Business Coach Training: “Spending” vs. “Investing”

by | May 10, 2015 | Business Coach Training

There’s been a bunch of debate over the last few years in the U.S. about President Obama’s characterization of the U.S. government’s massive, ongoing spending binge as an “investment” in our future as a nation. This brings to mind an experience I had in my first couple years as a business coach, one that holds a profound lesson for those in business coach training.

When do you advise a client to classify an expenditure as an “investment,” versus an unnecessary cost to be cut?

Here’s what happened to me…

One of the very first clients I landed in 2001 was the owner of a restaurant bringing in about $1 Million USD in revenue per year. The poor guy had been losing money for several years running and had “invested” almost his entire net worth, except for the last bit of equity in his home. He had done everything he could think of to no avail and saw business coaching as his golden ticket. So I began coaching him and we attacked the problem with a vengeance: we deployed strategies to incentivize the team to up-sell and add on-sell, eliminated waste in the kitchen, combined positions in the dish room to get more work out of fewer staff, created strategic partnerships with other businesses to bring in new customers, held team trainings to rally employees around a vision for growth, and more.

After a couple years of coaching, we had managed to stop the bleeding — but just barely. And it was like pulling teeth the entire way. “What went wrong?” I kept asking myself. “The things we did with this guy have produced MASSIVE results in other restaurants and retail businesses. What gives? Why no increase in profit? Why does this business stubbornly refuse to grow?”

Answer? The fundamentals of the business were hopelessly messed up on three counts:

(1) This was a 15-year-old family-style, meat and potatoes, vegetable-soup-serving establishment that had never adapted to the radical demographic shifts that had slowly taken place around them. They found themselves sitting in what had become a high-end, fast-paced retail shopping park that had driven away their main customers: senior citizens looking for a bargain meal.

(2) In their previous years, they had negotiated their way into an iron-clad commercial lease with rider provisions that made the rent go up irrespective of revenue — which put a deadly choke-hold on their profitability. No amount of money spent with attorneys could get them out, and it was destroying them.

(3) For reasons of their own, they were unwilling to sell alcohol and uninterested in creating the kind of high-margin business that the location demanded. Long before I arrived they had “invested” their entire business war-chest into propping up the existing business model, leaving them powerless to radically re-invent it and turn it into a destination dining location that would appeal to the kind of spenders they needed to support their overhead.

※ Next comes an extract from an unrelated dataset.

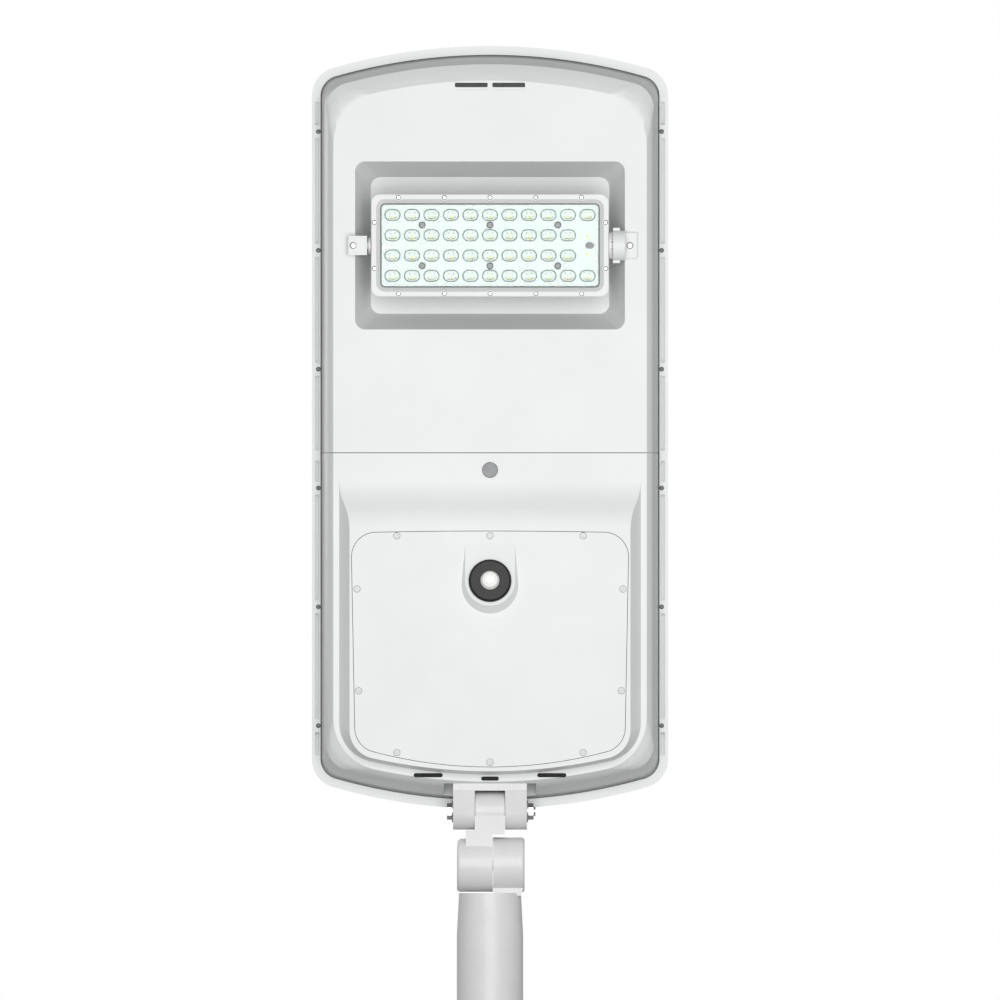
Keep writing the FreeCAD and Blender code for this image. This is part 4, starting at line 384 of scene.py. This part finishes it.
# %% [markdown]
# ## Give the frame its finishes
# A CAD piece arrives with one flat material for its slot. Each slot is filled with the finish of the
# same name, so a CAD piece that isn't remodelled below is finished as well.

# %% Give the frame its finishes
for node in frame["nodes"].values():
    for seat in node.material_slots:
        slot = seat.material.name.split(".")[0]
        seat.link = "OBJECT"
        seat.material = finishes[slot]
print("dressed:", len(frame["nodes"]))

# %% [markdown]
# ## Soft edges
# No mould or die makes a knife edge. A copy of a CAD piece has its loose triangles joined and its
# flat faces made whole, then every edge that turns sharply gets a small round. The round catches
# a thin line of light, which is what makes a moulded piece look moulded.


# %% Tools for pieces
def welded(node):
    """A joined copy of a CAD piece, with its flat faces whole."""
    form = bmesh.new()
    form.from_mesh(frame["nodes"][node].data)
    bmesh.ops.remove_doubles(form, verts=form.verts, dist=0.004 * MM)
    bmesh.ops.dissolve_degenerate(form, edges=form.edges, dist=0.002 * MM)
    bmesh.ops.dissolve_limit(form, angle_limit=math.radians(0.4), verts=form.verts, edges=form.edges)
    return form


def finish(name, form, body, slot, replaces=(), materials=None, corner=35):
    """Makes a piece of a form: its shading, its finish, its body and the CAD pieces it stands for."""
    mesh = bpy.data.meshes.new(name)
    form.to_mesh(mesh)
    form.free()
    mesh.shade_smooth()
    mesh.set_sharp_from_angle(angle=math.radians(corner))
    for material in materials or [finishes[slot]]:
        mesh.materials.append(material)
    made = bpy.data.objects.new(name, mesh)
    bpy.context.scene.collection.objects.link(made)
    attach(made, body)
    if replaces:
        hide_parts(*replaces)
    return made


BOLD_ROUND = 3.5


def soften(node, width, slot, corner=30, segments=2, bold=None):
    """A CAD piece with every sharp edge rounded by `width` mm, after the big rounds that `bold` picks."""
    form = welded(node)
    if bold:
        rims = [edge for edge in form.edges if len(edge.link_faces) == 2 and bold(edge)]
        bmesh.ops.bevel(form, geom=rims, offset=BOLD_ROUND * MM, offset_type="OFFSET", segments=5,
                        profile=0.5, affect="EDGES", clamp_overlap=False, material=-1)
    sharp = [edge for edge in form.edges
             if len(edge.link_faces) == 2 and edge.calc_face_angle(0) > math.radians(corner)]
    bmesh.ops.bevel(form, geom=sharp, offset=width * MM, offset_type="OFFSET", segments=segments,
                    profile=0.5, affect="EDGES", clamp_overlap=True, material=-1)
    made = finish(f"{node}_finished", form, node_body[node], slot, [node])
    even = made.modifiers.new("even_shading", "WEIGHTED_NORMAL")
    even.keep_sharp = True
    print(node, "edges rounded:", len(sharp), "faces:", len(made.data.polygons))
    return made


# %% Shells, rim and cover
for node, width in (("upper_shell", 0.8), ("lower_shell", 0.8), ("battery_cover", 0.45), ("rim_bezel", 0.7),
                    ("module_frame", 0.45), ("left_clamp", 0.5), ("right_clamp", 0.5)):
    soften(node, width, "white_abs")
soften("panel_frame", 0.8, "frame_coat")

# %% [markdown]
# ## Castings
# The bracket, the link and the sleeve are die castings. A die needs bigger rounds than a mould for
# plastic, so that the metal flows and lets go. The round knuckle's two outer rims get the biggest.

# %% Castings
KNUCKLE_STATION = -190
KNUCKLE_RIM = 20


def knuckle_rim(end):
    """Picks the outer edge of the round knuckle, at x = `end` mm."""
    def picked(edge):
        return all(abs(vertex.co.x / MM - end) < 0.05 and
                   math.hypot(vertex.co.y / MM - KNUCKLE_STATION, vertex.co.z / MM) > KNUCKLE_RIM
                   for vertex in edge.verts)
    return picked


left_end = min(vertex.co.x for vertex in frame["nodes"]["link_casting"].data.vertices) / MM
right_end = max(vertex.co.x for vertex in frame["nodes"]["arm_sleeve"].data.vertices
                if vertex.co.y / MM < KNUCKLE_STATION) / MM
soften("pole_bracket", 1.2, "arm_coat")
soften("link_casting", 1.2, "arm_coat", bold=knuckle_rim(left_end))
soften("arm_sleeve", 1.2, "arm_coat", bold=knuckle_rim(right_end))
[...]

So, what did the coaching achieve? It kept their heads above water long enough to survive the term of their lease — after which we promptly closed the business down and they moved on to a brighter future.

Now, back to the question of “spending” versus “investment.” Was the hundreds of thousands in net-worth that ultimately produced NO RETURN for my client an “investment” or “spending?”

In some ways, it’s a game of semantics. But everyone agrees that a good investment is one that produces a positive return. If a client invests money in a fatally flawed business model with no realistic hope of a return it is a bad investment, at best, and a foolish gamble at worst.

Sometimes, it’s better to stop such “investments” and recognize them for what they are: worthless “spending” — throwing good money after bad. The difficulty can be getting the client to recognize the difference. “If I invest just a little bit more to keep going, I know I can turn this thing around!” they tell themselves.

Really? Are you sure?

Our job as business coaches is to help our clients honestly survey their situation and think critically about their expenditures, even if it means making painful, difficult choices.

Have you ever faced this situation in your business coaching practice? What have YOU done to help your clients in this situation? How have you advised them?